There is a way to approach the works of Ave in general. The first thing that I encounter when standing before his frames is to try to find a logical connection between its title and its content. After a while, however, I realize that this relationship should be seen as a question and not as a statement. Ave has mentioned that he wants to see what his primordial understanding of heroism would do under immediate conditions. The frame is a sandbox within which he can playfully explore his own relationship with the experience of being in the present. The work itself becomes a meditative space that allows him to tap into his sub- or un-conscious, a laboratory where he experiments with different materials to manifest his proclivities, predicaments, thoughts, and emotions. In one sense, the work is a viciously personal journey. In another, it is an invitation to exhaust all logical or philosophical understanding of our current predicament, to cut the roots of patterned thoughts, and to rest in the space opened up by the work. Looking, then, involves the three steps of exhausting experience, cutting the root, and resting in seeing. We will find no answer to the question posed by the work and we don't need to make any efforts in that direction.

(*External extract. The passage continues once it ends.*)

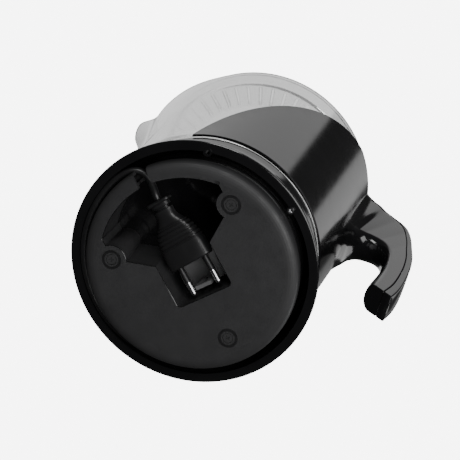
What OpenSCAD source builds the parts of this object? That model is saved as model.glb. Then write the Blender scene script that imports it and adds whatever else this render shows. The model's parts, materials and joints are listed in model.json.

Pollution and confusion are two interconnected characteristics of our age. As human beings, we have striven to create a world free of complications and inconveniences. All our efforts have gone to avoiding the undesirable and to appropriating the desirable. We have only managed to heighten our confusion and to bring pollution to our lives. This is the dilemma that our inner heroes need to wrestle with today, at this juncture in our natural and cultural history. And this is what Ave is doing in search for gods of rejuvenation.